For the past 18 months, the company has been experiencing financial difficulties. In September 2019, the company’s overdraft with the Black Horse Bank plc had reached its limit of £250,000. In return for increasing the overdraft limit to £300,000, the Black Horse Bank plc demanded security and took a floating charge over all the company’s assets. The business continued to struggle and, in January 2020, Emily and Becky were informed by the company’s auditor that insolvent liquidation was inevitable, although Emily and Becky disagreed and held out hope that the company’s financial prospects would improve. Emily and Becky decided to try and trade their way out of their financial difficulties by having a sale. Unfortunately, the sale failed to increase business and in March 2020, Shoes in the City was wound up. By this time, the company’s overdraft with Black Horse Bank amounted to £290,000.

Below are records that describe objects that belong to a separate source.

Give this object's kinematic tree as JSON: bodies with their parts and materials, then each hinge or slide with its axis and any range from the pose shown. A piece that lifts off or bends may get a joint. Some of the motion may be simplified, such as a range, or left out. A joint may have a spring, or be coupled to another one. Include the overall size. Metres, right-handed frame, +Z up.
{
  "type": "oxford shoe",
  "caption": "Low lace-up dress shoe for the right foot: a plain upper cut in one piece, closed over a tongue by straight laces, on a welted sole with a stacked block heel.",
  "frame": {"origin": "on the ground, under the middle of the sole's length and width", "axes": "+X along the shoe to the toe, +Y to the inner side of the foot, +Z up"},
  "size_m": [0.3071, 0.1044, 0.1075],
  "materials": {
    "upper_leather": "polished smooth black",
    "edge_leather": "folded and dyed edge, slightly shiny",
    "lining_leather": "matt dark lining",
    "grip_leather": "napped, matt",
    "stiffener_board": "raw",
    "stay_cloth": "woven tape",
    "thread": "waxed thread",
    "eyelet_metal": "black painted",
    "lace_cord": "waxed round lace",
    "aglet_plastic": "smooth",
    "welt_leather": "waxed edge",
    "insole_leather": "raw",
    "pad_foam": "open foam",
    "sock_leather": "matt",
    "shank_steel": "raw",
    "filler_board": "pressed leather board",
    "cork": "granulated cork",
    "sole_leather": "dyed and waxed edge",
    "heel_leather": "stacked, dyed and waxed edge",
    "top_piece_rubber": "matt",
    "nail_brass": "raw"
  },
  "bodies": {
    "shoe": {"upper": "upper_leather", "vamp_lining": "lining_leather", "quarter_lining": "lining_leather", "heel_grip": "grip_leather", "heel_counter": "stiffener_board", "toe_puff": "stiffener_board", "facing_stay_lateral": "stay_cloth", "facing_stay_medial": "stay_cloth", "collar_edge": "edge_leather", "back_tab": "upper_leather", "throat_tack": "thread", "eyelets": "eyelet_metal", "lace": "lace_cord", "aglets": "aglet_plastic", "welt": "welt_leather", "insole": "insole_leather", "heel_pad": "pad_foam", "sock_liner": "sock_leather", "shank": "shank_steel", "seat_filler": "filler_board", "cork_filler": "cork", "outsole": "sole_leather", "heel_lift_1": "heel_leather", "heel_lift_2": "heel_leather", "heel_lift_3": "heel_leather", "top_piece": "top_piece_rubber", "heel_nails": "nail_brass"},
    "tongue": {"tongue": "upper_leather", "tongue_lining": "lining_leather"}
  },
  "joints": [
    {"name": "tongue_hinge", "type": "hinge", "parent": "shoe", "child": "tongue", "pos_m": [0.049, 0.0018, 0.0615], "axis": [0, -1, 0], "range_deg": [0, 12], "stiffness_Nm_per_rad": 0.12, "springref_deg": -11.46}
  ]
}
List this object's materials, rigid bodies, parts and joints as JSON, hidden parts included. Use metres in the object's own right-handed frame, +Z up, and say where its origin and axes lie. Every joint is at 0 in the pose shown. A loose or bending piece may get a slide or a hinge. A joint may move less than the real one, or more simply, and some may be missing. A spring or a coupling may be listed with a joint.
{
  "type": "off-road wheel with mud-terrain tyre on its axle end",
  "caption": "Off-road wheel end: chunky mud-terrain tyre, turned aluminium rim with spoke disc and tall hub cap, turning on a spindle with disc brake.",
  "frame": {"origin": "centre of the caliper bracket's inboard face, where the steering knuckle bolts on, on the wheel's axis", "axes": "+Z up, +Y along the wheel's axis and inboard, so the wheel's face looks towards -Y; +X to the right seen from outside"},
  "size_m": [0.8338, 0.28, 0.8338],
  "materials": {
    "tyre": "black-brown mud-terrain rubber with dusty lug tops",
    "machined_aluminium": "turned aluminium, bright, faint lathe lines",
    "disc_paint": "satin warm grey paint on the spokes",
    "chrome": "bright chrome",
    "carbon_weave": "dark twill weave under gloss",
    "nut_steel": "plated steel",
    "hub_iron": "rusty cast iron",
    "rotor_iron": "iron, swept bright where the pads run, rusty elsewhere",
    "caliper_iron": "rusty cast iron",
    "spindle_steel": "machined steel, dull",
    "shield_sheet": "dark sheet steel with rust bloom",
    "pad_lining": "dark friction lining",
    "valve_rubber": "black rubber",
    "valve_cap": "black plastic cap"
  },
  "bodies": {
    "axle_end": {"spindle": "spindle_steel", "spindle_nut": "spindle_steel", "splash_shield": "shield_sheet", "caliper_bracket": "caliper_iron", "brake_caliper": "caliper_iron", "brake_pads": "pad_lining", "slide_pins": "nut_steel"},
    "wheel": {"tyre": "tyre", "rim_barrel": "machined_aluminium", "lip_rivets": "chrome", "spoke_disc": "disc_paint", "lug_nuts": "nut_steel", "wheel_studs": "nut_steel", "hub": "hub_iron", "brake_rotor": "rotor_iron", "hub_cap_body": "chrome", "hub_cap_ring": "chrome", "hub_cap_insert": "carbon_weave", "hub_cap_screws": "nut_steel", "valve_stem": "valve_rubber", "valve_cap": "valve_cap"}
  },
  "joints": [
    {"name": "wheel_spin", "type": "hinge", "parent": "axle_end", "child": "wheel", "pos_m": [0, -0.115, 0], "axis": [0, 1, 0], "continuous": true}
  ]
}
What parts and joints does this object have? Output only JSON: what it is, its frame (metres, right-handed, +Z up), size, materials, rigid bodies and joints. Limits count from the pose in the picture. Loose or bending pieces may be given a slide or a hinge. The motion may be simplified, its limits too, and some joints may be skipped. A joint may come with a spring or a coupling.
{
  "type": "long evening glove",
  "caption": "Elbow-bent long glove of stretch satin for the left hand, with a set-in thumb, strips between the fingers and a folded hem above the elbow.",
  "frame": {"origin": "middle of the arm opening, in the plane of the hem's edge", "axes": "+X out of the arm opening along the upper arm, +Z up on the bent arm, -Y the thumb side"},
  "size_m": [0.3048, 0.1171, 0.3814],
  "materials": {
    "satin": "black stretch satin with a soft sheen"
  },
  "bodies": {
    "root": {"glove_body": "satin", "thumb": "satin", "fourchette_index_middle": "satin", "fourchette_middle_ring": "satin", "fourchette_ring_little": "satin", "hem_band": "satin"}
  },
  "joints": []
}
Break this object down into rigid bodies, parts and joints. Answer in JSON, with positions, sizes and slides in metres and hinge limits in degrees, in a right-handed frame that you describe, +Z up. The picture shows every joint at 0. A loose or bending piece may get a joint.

Barry has been appointed liquidator and has discovered several disturbing facts (i) in August 2019, Emily and Becky caused the company to repay an unsecured loan of £5,000, which Becky had made to the company some months before; (ii) in addition to the money owed to Black Horse Bank, the company owes £10,000 to the Inland Revenue, £30,000 to employees in wages, and £100,000 to unsecured creditors.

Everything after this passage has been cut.